Voici venir les chemins de fer, la substitution de la marine à vapeur à la marine à voiles : ils poussent la population rurale vers ces villes qu’un vieux paysan fanatique appelait un jour devant moi « les excrémens des campagnes ; » mais en même temps, ils créent des débouchés nouveaux aux produits de la terre, permettent de les écouler à des prix plus élevés. La main-d’œuvre ne s’est pas encore raréfiée, les impôts n’ont pas augmenté, la concurrence étrangère ne s’est point fait sentir sur nos marchés, les propriétaires louent mieux leurs fermes.

L’ère de prospérité dure vingt-cinq à trente ans ; les anciens parlent souvent de l’Empire sous lequel, disent-ils, on faisait de l’argent, et leurs âmes simplistes oublient la terrible rançon de cette prospérité très réelle.
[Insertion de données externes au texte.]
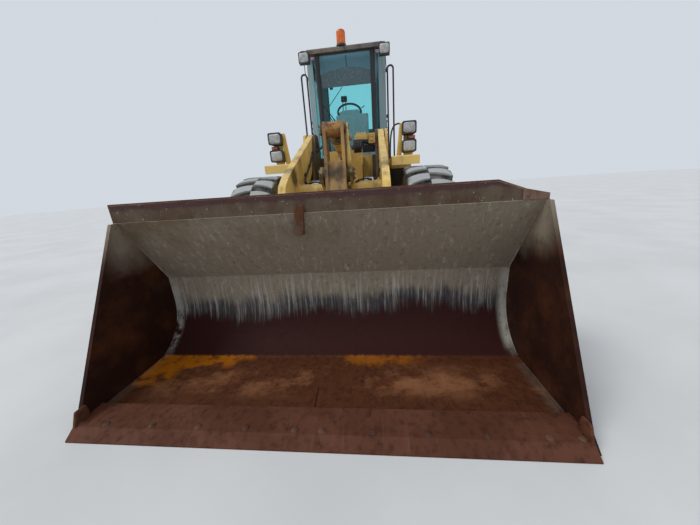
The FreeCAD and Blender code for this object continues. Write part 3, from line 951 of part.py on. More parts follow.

Une réaction éclate en 1879 après une mauvaise récolte ; les mêmes causes qui ont amené l’aisance, vont déterminer la gêne, malgré les efforts accomplis : et puis des fléaux ont précipité la crise, le phylloxéra a détruit bien des vignobles, et fait la solitude.

La population urbaine augmente, la population rurale diminue ; celle-ci ne varie guère jusqu’en 1846 : de 1846 à 1896,

  1. Paul Deschanel, discours déjà cité, p. 270 et. s. — Rayer, Étude sur l’économie rurale du département de Seine-et-Marne.
  2. Emile Chevallier, Rapport cité, p. 10 et suivantes.